Challenges we ran into
Throughout our project, we came across several obstacles that tested our problem-solving skills and forced us to adapt our approach. One of our biggest challenges was finding a reliable way to extract meaningful features from spectrograms. While spectrograms are a powerful tool for visualizing signals in the frequency domain, converting them into usable data for our machine learning models was more difficult than expected. Many existing feature extraction techniques were designed for audio signals, making them less effective for gravitational wave data.
Initially, we planned to train a convolutional neural network to classify gravitational wave signals. However, we realized that we didn’t have enough data to train a deep network from scratch. With little training samples, our CNN couldn't handle overfitting and generalization, forcing us to use a tree based classifier, which worked out better.
Working with HDF5 files was more complicated than expected. At first, we ran into issues where we were accessing metadata instead of the actual strain data. Understanding the structure of these files and extracting the time-series strain data was a big step in our project.
Once we had the strain data, another challenge was transforming it into spectrograms. The data required careful preprocessing, and we had to determine the right window sizes and frequency ranges to generate useful spectrogram representations.
Gravitational wave data is incredibly noisy, making it difficult to identify real signals. Some confirmed events even had multiple anomalies when they should have had none, leading to false positives in our model. This forced us to rethink our anomaly detection strategy, taking us to explore tree based classification as an alternative.
Despite these challenges, each roadblock pushed us to think and refine our approach. In the end, our ability to adapt and learn from these difficulties improved our project and gave us a better understanding of gravitational wave analysis and machine learning!
Accomplishments that we're proud of
We were successfully able to build a machine learning model which could classify gravitational wave events from the noise in strain data, using advanced signal processing techniques and patterns we found in our spectrogram and strain data to make anomaly detection algorithms. By understanding the patterns from spectrograms and applying learning methods like random forests and FNNs, our model was able to distinguish between marginal events and confident events with high accuracy (95% for voting classifier and 91% for random forest)
This achievement not only demonstrated our ability to overcome and solve complex problems using ML, but also showed new possibilities for analyzing large-scale astrophysical datasets. With our mode, we are trying to contribute to the ongoing effort to detect and classify gravitational waves, potentially assisting in the discovery of even NEW cosmic events.
What we learned
This project taught us how to work with real astrophysical data and machine learning techniques. Working with LIGO and Virgo data from the Gravitational Wave Open Science Center has given us valuable experience in handling large, complex datasets and extracting meaningful signals from a noisy environment. This has taught us about signal processing techniques such as filtering and spectrogram analysis, as well as how we can automate these processes with machine learning.

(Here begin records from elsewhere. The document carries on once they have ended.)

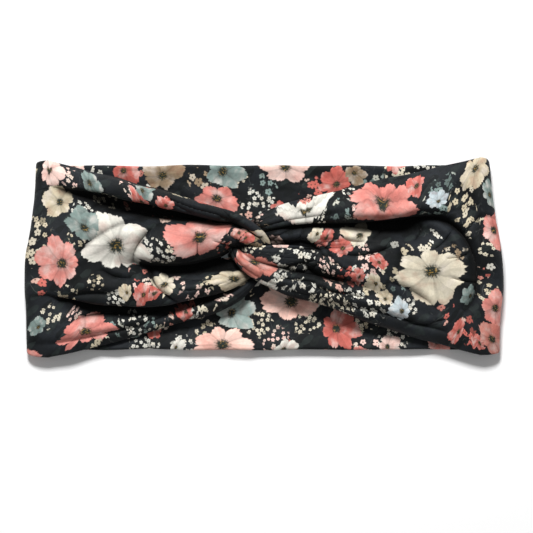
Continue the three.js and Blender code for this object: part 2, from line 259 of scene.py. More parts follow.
class Front:
    """A front panel and the hook it ends in, as one run of cloth that goes out over the knot and back."""

    def __init__(self, lines, hook, creases, side, seed):
        self.side = side
        self.first_is_upper = side < 0
        sections = panel_sections(lines, side)
        upper = sections[:, : HALF_COLUMNS + 1]
        lower = sections[:, HALF_COLUMNS:][:, ::-1]
        first, last = (upper, lower) if self.first_is_upper else (lower, upper)
        run, rows = self.run_of_cloth(first, last, hook)
        first = run[:rows]
        last = run[::-1][:rows]
        upper, lower = (first, last) if self.first_is_upper else (last, first)
        self.panel = self.weld(upper, lower)
        self.hook = run[rows - 1 : len(run) - rows + 1]
        self.join_hook()
        self.rows_x = np.abs(self.panel[:, :, 0]).mean(axis=1)
        self.gather(seed)
        self.press(creases)

    def run_of_cloth(self, first, last, hook):
        """The rows out along one arm, over the knot and back along the other, and how many each arm has."""
        path = np.concatenate([first, self.hook_stations(first[-1], last[-1], hook), last[::-1]])
        count = len(STATIONS)
        steps = np.linalg.norm(np.diff(path.mean(axis=1), axis=0), axis=1)
        steps[: count - 1] = -np.diff(STATIONS)
        steps[len(steps) - count + 1 :] = -np.diff(STATIONS)[::-1]
        knots = np.concatenate([[0.0], np.cumsum(steps)])
        hook_start = knots[count - 1]
        hook_length = knots[-count] - hook_start
        panel_rows = np.arange(0.0, hook_start - LEAST_STEP, PANEL_STEP)
        hook_rows = hook_start + np.linspace(0, hook_length, int(hook_length / HOOK_STEP))
        drops = np.array([0.0, *(row[4] for row in hook), 0.0])
        hook_knots = knots[count - 1 : len(knots) - count + 1]
        self.drop = spline(hook_knots, drops[:, None], hook_rows)[:, 0]
        at = np.concatenate([panel_rows, hook_rows, knots[-1] - panel_rows[::-1]])
        return spline(knots, path, at), len(panel_rows) + 1  # an arm's last row is the hook's first

    def join_hook(self):
        """The hook's ends are the panel's two arms."""
        self.hook[0] = self.arm(self.panel[-1], True)
        self.hook[-1] = self.arm(self.panel[-1], False)

    def arm(self, section, first):
        """One arm's columns of a whole section, from its outer edge to the crotch."""
        m = HALF_COLUMNS
        if first == self.first_is_upper:
            return section[: m + 1]
        return section[m:][::-1]

    def hook_stations(self, first, last, hook):
        """The bundle's sections over the knot, each carried from the arms' own sections."""

        def middle(arm):
            return np.array([*(arm[0, :2] + arm[-1, :2]) / 2, arm[:, 2].mean()])

        centres = [middle(first), *(np.array(row[0]) for row in hook), middle(last)]
        first_across = (first[:, 1] - centres[0][1]) * -self.side
        last_across = (last[:, 1] - centres[-1][1]) * self.side
        first_height = first[:, 2] - centres[0][2]
        last_height = last[:, 2] - centres[-1][2]
        stations = []
        for k, (_, width, height, turned, _) in enumerate(hook, start=1):
            along = centres[k + 1] - centres[k - 1]
            left = unit(np.array([-along[1], along[0], 0.0]))
            across = (1 - turned) * first_across + turned * last_across
            rise = (1 - turned) * first_height + turned * last_height
            stations.append(centres[k] + left * (across * width)[:, None] + UP * (rise * height)[:, None])
        return np.array(stations)

    @staticmethod
    def weld(upper, lower):
        """The two arms' columns as one panel, with both sides eased to a shared middle column."""
        m = HALF_COLUMNS
        middle = (upper[:, m] + lower[:, m]) / 2
        share = smoothstep(m - SHARED_COLUMNS, m, np.arange(m + 1))[None, :, None]
        upper = upper + (middle - upper[:, m])[:, None] * share
        lower = lower + (middle - lower[:, m])[:, None] * share
        return np.concatenate([upper, lower[:, ::-1][:, 1:]], axis=1)

    def gather(self, seed):
        """Small gathers that fan out from the knot, and the soft swell of slack cloth."""
        m = HALF_COLUMNS
        columns = np.arange(2 * m + 1)
        folds = gathers(columns / m, seed + 1)
        x = self.rows_x[:, None]
        near = np.exp(-np.maximum(x - STATIONS[-1], 0) / GATHER_FADE)
        swell = SWELL * ripples(x, columns[None, :] * ARM_WIDTH / m, SWELL_WAVE, seed)
        swell = swell * smoothstep(SWELL_STARTS, SWELL_FULL, x)
        fan = folds[None, :] * GATHER_HEIGHT * near
        normals = surface_normals(self.panel, -self.side)
        self.panel = self.panel + normals * (fan + swell)[..., None]
        hook_normals = surface_normals(self.hook, 1.0)
        along = np.linspace(0, 1, len(self.hook))[:, None]
        pattern = self.arm(folds, True)[None, :] * (1 - along) + self.arm(folds, False)[None, :] * along
        self.hook = self.hook + hook_normals * (pattern * GATHER_HEIGHT)[..., None]
        self.join_hook()

    def press(self, creases):
        """Creases in the panel and in the part of the hook that shows, up to where it dives."""
        self.panel[..., 2] += lift_beside(creases, self.panel)
        along = np.linspace(0, 1, len(self.hook))[:, None]
        shows = 1 - smoothstep(*DIVES, along) + smoothstep(*RISES, along)
        self.hook[..., 2] += lift_beside(creases, self.hook) * shows


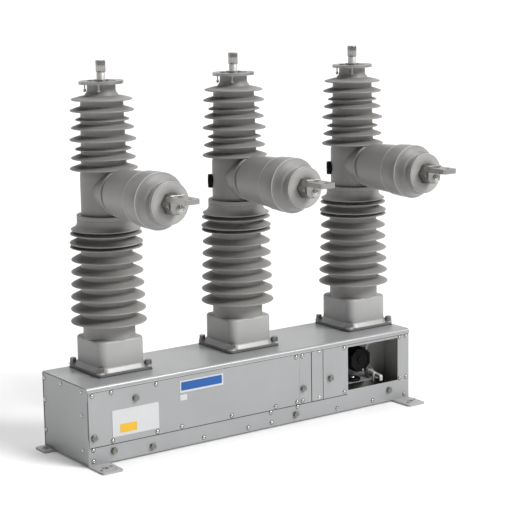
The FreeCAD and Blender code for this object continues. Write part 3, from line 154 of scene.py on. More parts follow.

Along with this, we learned a lot about the application of artificial intelligence in scientific research. Implementing machine learning models such as tree based classifiers and FNNs gave us insight into how AI can be used for time-series classification and astrophysical discovery. It expanded our understanding of feature engineering, model evaluation, and the challenges of training AI on real-world scientific data. Finally, this project reinforced the importance of teamwork and problem-solving. At the beginning, we knew it would be a challenge to not only build a classification model but also process large data sets effectively. We learned how to allocate tasks based on individual strengths and create an environment where everyone could contribute and grow.
What's next for us
For the next steps in this project, we look to refine our machine learning model by expanding the dataset and increasing its robustness. If we get the opportunity and resources as well, one of the biggest changes we look to make would be to download more hdf5 files. This requires computer space, which we were limited on while doing this project. More computer space would have enabled us to put more data into our random forest classifier (2nd one that takes raw strain data to see if we have anomalies in the data) which would have exponentially increased the accuracy of our model.

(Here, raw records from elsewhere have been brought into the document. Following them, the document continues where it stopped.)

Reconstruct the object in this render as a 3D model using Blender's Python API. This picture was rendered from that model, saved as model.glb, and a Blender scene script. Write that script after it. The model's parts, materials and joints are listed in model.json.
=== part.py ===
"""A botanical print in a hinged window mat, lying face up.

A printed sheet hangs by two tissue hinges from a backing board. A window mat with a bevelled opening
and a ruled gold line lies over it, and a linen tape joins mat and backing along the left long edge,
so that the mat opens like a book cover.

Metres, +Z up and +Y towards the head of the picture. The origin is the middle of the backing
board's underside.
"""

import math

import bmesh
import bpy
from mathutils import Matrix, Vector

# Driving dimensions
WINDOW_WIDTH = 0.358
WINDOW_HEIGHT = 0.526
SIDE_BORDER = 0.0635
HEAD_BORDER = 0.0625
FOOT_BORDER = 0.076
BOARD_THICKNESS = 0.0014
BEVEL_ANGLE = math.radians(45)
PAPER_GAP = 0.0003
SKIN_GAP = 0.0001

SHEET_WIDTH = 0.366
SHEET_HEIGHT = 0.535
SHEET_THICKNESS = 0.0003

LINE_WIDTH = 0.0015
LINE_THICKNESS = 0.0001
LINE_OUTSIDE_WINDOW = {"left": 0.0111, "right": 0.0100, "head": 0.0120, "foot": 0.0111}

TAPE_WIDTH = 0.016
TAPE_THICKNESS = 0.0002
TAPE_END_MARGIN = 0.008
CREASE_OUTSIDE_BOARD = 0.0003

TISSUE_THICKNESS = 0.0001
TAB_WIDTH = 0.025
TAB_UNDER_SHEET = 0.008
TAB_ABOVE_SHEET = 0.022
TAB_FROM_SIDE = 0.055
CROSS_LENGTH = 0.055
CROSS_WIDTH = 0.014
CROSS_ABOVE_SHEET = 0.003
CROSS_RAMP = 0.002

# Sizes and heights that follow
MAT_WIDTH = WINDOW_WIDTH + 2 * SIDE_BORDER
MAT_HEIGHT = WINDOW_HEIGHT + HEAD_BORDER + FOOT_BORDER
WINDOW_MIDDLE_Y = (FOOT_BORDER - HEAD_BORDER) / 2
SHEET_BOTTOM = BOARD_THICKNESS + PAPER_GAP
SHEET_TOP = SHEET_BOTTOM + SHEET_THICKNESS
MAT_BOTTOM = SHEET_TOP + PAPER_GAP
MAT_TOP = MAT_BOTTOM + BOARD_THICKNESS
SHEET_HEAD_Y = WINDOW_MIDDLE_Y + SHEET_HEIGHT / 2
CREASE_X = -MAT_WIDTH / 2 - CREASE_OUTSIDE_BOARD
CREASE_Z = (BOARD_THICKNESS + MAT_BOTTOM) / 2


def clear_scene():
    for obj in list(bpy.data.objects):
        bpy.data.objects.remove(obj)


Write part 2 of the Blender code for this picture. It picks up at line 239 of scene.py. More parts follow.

One key improvement will be gathering more labeled data from the Gravitational Wave Open Science Center to train the model, which will help overcome the limitations we faced with data scarcity. Additionally, we'll explore more advanced feature extraction techniques and experiment with different neural network architectures, such as convolutional neural networks, to better handle the spectrogram analysis and improve event classification accuracy. We also plan to enhance our data preprocessing pipeline to better manage the complexities of the HDF5 files and reduce the noise in the strain data, allowing the model to focus more on relevant patterns.

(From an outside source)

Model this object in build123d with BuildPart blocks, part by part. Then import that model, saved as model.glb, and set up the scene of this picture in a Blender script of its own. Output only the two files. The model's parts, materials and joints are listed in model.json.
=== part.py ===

Beyond technical improvements, we also look to make the model more efficient. This includes optimizing computational performance, possibly by utilizing parallel processing or cloud computing resources, to handle larger datasets more effectively. Another focus will be improving the interpretability of the model to get better insights of the features that distinguish real gravitational wave events from noise. This will put our project forward but also contribute to the scientific community by providing more reliable tools for detecting gravitational waves, which can lead to new discoveries.